### TASK DIRECTIONS
Set down the listing below verbatim, but only from its first line through the line containing "self.normals = normal".

### DATASET EXTRACT
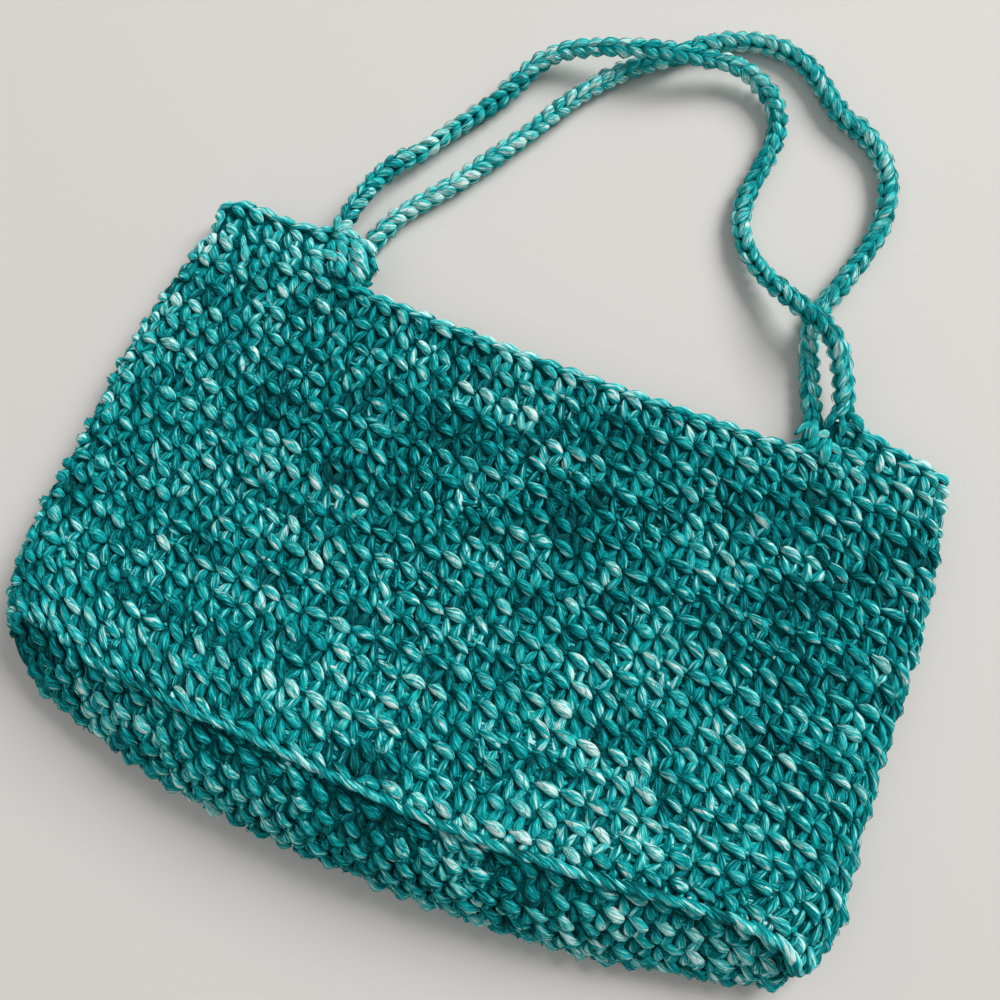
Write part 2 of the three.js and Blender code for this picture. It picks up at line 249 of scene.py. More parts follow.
@dataclass
class Lattice:
    """A patch of surface ruled into rows and stitches, with its outward normals.

    Row 0 lies at the top of the patch and column 0 at its left, seen from outside.
    """

    points: np.ndarray
    rows: float
    columns: float
    pitch: float
    closed: bool
    run: np.ndarray = field(init=False)
    fall: np.ndarray = field(init=False)
    normals: np.ndarray = field(init=False)

    def __post_init__(self) -> None:
        """Works out the patch's directions, along its rows and down them, and its normals."""
        self.fall = np.gradient(self.points, axis=0)
        self.run = np.gradient(self.points, axis=1)
        if self.closed:
            self.run = (np.roll(self.points, -1, axis=1) - np.roll(self.points, 1, axis=1)) / 2
        normal = np.cross(self.run, -self.fall)
        self.normals = normal / np.maximum(np.linalg.norm(normal, axis=-1, keepdims=True), 1e-12)

    def read(self, table: np.ndarray, row: np.ndarray, column: np.ndarray) -> np.ndarray:
        """Reads a table of the patch at places given in rows and stitches."""
        high, wide = table.shape[:2]
        at_row = np.clip(row / self.rows, 0, 1) * (high - 1)
        if self.closed:
            at_column = (column / self.columns * wide) % wide
        else:
            at_column = np.clip(column / self.columns, 0, 1) * (wide - 1)
        row0 = np.minimum(at_row.astype(int), high - 2)
        column0 = np.minimum(at_column.astype(int), wide - 1 if self.closed else wide - 2)
        column1 = (column0 + 1) % wide
        part_row, part_column = (at_row - row0)[..., None], (at_column - column0)[..., None]
        upper = table[row0, column0] * (1 - part_column) + table[row0, column1] * part_column
        lower = table[row0 + 1, column0] * (1 - part_column) + table[row0 + 1, column1] * part_column
        return upper * (1 - part_row) + lower * part_row

    def place(self, row: np.ndarray, column: np.ndarray, height: np.ndarray) -> np.ndarray:
        """Points that stand a height above the patch, which runs on straight past its ends."""
        normal = self.read(self.normals, row, column)
        normal = normal / np.linalg.norm(normal, axis=-1, keepdims=True)
        high, wide = self.points.shape[:2]
        below = (row - np.clip(row, 0, self.rows)) / self.rows * (high - 1)
        point = self.read(self.points, row, column) + normal * height[..., None]
        point = point + self.read(self.fall, row, column) * below[..., None]
        if not self.closed:
            beyond = (column - np.clip(column, 0, self.columns)) / self.columns * (wide - 1)
            point = point + self.read(self.run, row, column) * beyond[..., None]
        return point


# Yarn and stitches

# Turns places on a stretch of yarn, and their heights above it, to points of the bag.
Placing = Callable[[np.ndarray, np.ndarray, np.ndarray], np.ndarray]

BAR_TAPER = 0.56
LEG_TAPER = 0.46
FIBRE_TAPER = 0.5
YARN_ROUND = 8.0 * MM  # way round a loop of yarn, which its map is scaled to
# Painted shade along a loop: the share of light it is taken to get at each share of its length, least
# where it comes up; the material darkens the yarn's colour by it.
LIT_ALONG = ((0.0, 0.35), (0.3, 0.9), (0.85, 1.0), (1.0, 0.75))
# Where a stitch's middle lies in its row on the base and on the bands, as a share of the row.
ROW_PLACE = 0.62


def plumpness(along: np.ndarray, taper: float) -> np.ndarray:
    """How full a stretch of yarn is along it, 0 at its ends; a small taper gives blunt ends."""
    swell = np.sin(np.pi * np.clip(along, 0, 1) ** 1.3)
    return np.clip(swell, 0, 1) ** taper


@dataclass(frozen=True)
class UnitLobe:
    """One lozenge of yarn, modelled once: how far along, round and out each vertex lies."""

    along: np.ndarray
    cosine: np.ndarray
    sine: np.ndarray
    fullness: np.ndarray
    lit: np.ndarray
    faces: list[list[int]]
    uv: np.ndarray

    @classmethod
    def model(cls, sides: int, rings: int, taper: float, is_fibre: bool = False) -> "UnitLobe":
        """Shapes the lozenge from a sphere.

        Args:
            sides: faces round it.
            rings: faces along it.
            taper: how it narrows to its ends.
            is_fibre: whether it lies free on the yarn, where nothing shades its sides.

        Returns:
            The lobe's vertices as shares, its faces, and its map: along it, and round it.
        """
        bpy.ops.object.select_all(action="DESELECT")
        bpy.ops.mesh.primitive_uv_sphere_add(segments=sides, ring_count=rings, radius=1.0)
        sphere = bpy.context.object
        bpy.ops.object.mode_set(mode="EDIT")
        bpy.ops.mesh.select_all(action="SELECT")
        bpy.ops.transform.resize(value=(1.0, 1.0, 0.5))
        bpy.ops.transform.translate(value=(0.0, 0.0, 0.5))
        bpy.ops.object.mode_set(mode="OBJECT")
        mesh = sphere.data
        place = np.array([vertex.co for vertex in mesh.vertices])
        along = np.arccos(np.clip(1 - 2 * place[:, 2], -1, 1)) / np.pi
        angle = np.arctan2(place[:, 1], place[:, 0])
        fullness = plumpness(along, taper)
        fullness[(along < 0.01) | (along > 0.99)] = 0.0
        # Painted light and shade: the outer side of each loop counts as lit, the side that faces into the
        # fabric as shaded, and its ends as sunk in shade.
        lit = (0.5 + 0.5 * np.sin(angle) * fullness) * np.interp(along, *zip(*LIT_ALONG))
        if is_fibre:
            lit = np.ones_like(along)
        faces = [list(polygon.vertices) for polygon in mesh.polygons]
        uv = []
        for polygon in mesh.polygons:
            turns = [(angle[v] / (2 * np.pi) + 0.25) % 1.0 for v in polygon.vertices]
            poles = [fullness[v] == 0.0 for v in polygon.vertices]
            solid = [turn for turn, pole in zip(turns, poles) if not pole]
            wraps = max(solid) - min(solid) > 0.5
            solid = [turn + 1 if wraps and turn < 0.5 else turn for turn in solid]
            middle = sum(solid) / len(solid)
            for vertex, turn, pole in zip(polygon.vertices, turns, poles):
                turn = turn + 1 if wraps and turn < 0.5 else turn
                uv.append((along[vertex], middle if pole else turn))
        bpy.data.objects.remove(sphere)
        return cls(along, np.cos(angle), np.sin(angle), fullness, lit, faces, np.array(uv))


@dataclass(frozen=True)
class Lobe:
    """A visible stretch of yarn in a stitch; places are shares of the stitch's width and row."""

    start: tuple[float, float]
    end: tuple[float, float]
    width: float
    thickness: float
    start_depth: float
    crest_depth: float
    end_depth: float
    crest: float = 0.62
    bow: float = 0.0
    tone: float = 0.0
    plump: bool = False


# A single crochet, seen from outside: the slanting bar that covers the row below, the two legs of
# its V, which run down under the bars of the next row, and the strand that lies deep behind them.
# Their tones are painted light and shade: the raised bar is paler, the legs darker and the deep strand
# darkest, by how far each lies in.
STITCH = (
    Lobe((-0.56, 0.28), (0.52, -0.28), 3.05 * MM, 2.9 * MM, -2.7 * MM, -0.9 * MM, -1.5 * MM,
         bow=0.3 * MM, tone=0.09, plump=True),
    Lobe((-0.36, -0.04), (-0.06, -1.00), 2.9 * MM, 2.6 * MM, -1.8 * MM, -1.5 * MM, -2.4 * MM,
         crest=0.45, tone=-0.08),
    Lobe((0.42, -0.14), (0.10, -1.00), 2.7 * MM, 2.4 * MM, -1.9 * MM, -1.6 * MM, -2.5 * MM,
         crest=0.45, tone=-0.11),
    Lobe((-0.62, -0.50), (0.62, -0.78), 3.0 * MM, 2.0 * MM, -2.5 * MM, -2.3 * MM, -2.5 * MM,
         crest=0.5, tone=-0.20),
)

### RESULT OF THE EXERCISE
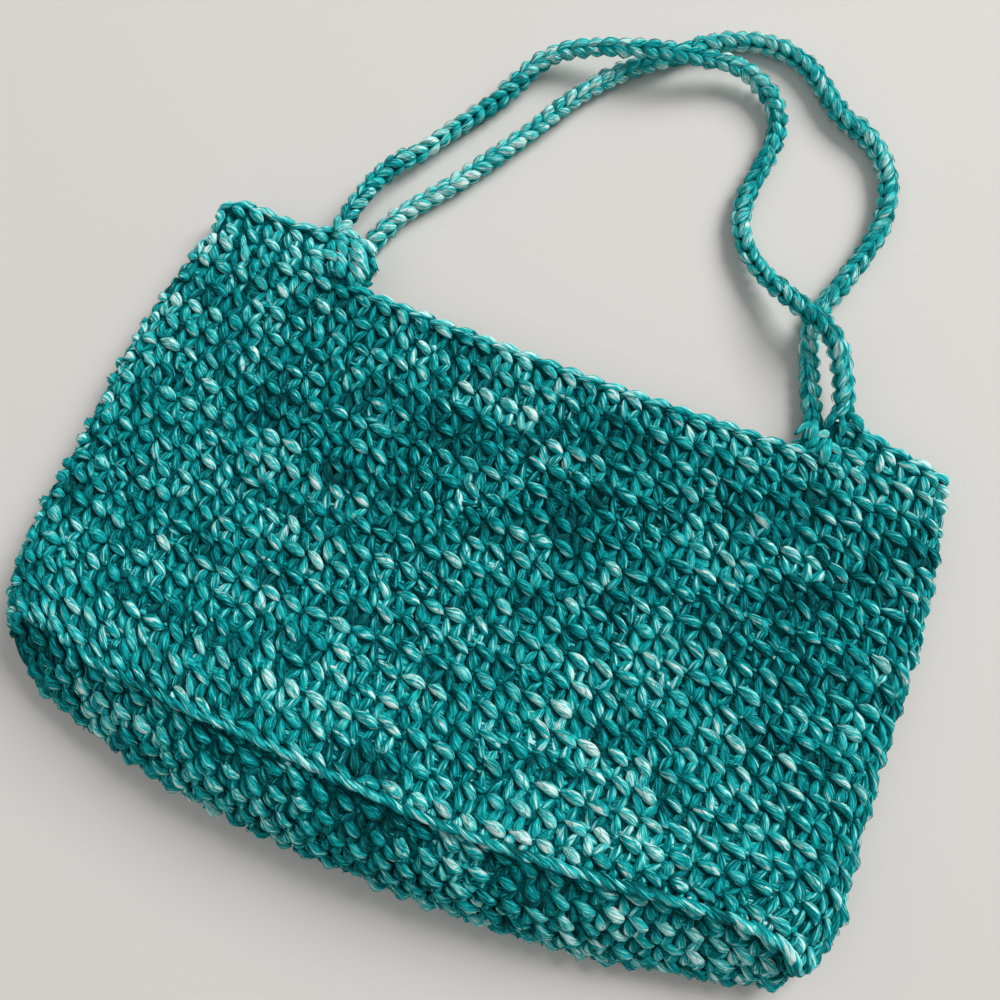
Write part 2 of the three.js and Blender code for this picture. It picks up at line 249 of scene.py. More parts follow.
@dataclass
class Lattice:
    """A patch of surface ruled into rows and stitches, with its outward normals.

    Row 0 lies at the top of the patch and column 0 at its left, seen from outside.
    """

    points: np.ndarray
    rows: float
    columns: float
    pitch: float
    closed: bool
    run: np.ndarray = field(init=False)
    fall: np.ndarray = field(init=False)
    normals: np.ndarray = field(init=False)

    def __post_init__(self) -> None:
        """Works out the patch's directions, along its rows and down them, and its normals."""
        self.fall = np.gradient(self.points, axis=0)
        self.run = np.gradient(self.points, axis=1)
        if self.closed:
            self.run = (np.roll(self.points, -1, axis=1) - np.roll(self.points, 1, axis=1)) / 2
        normal = np.cross(self.run, -self.fall)
        self.normals = normal / np.maximum(np.linalg.norm(normal, axis=-1, keepdims=True), 1e-12)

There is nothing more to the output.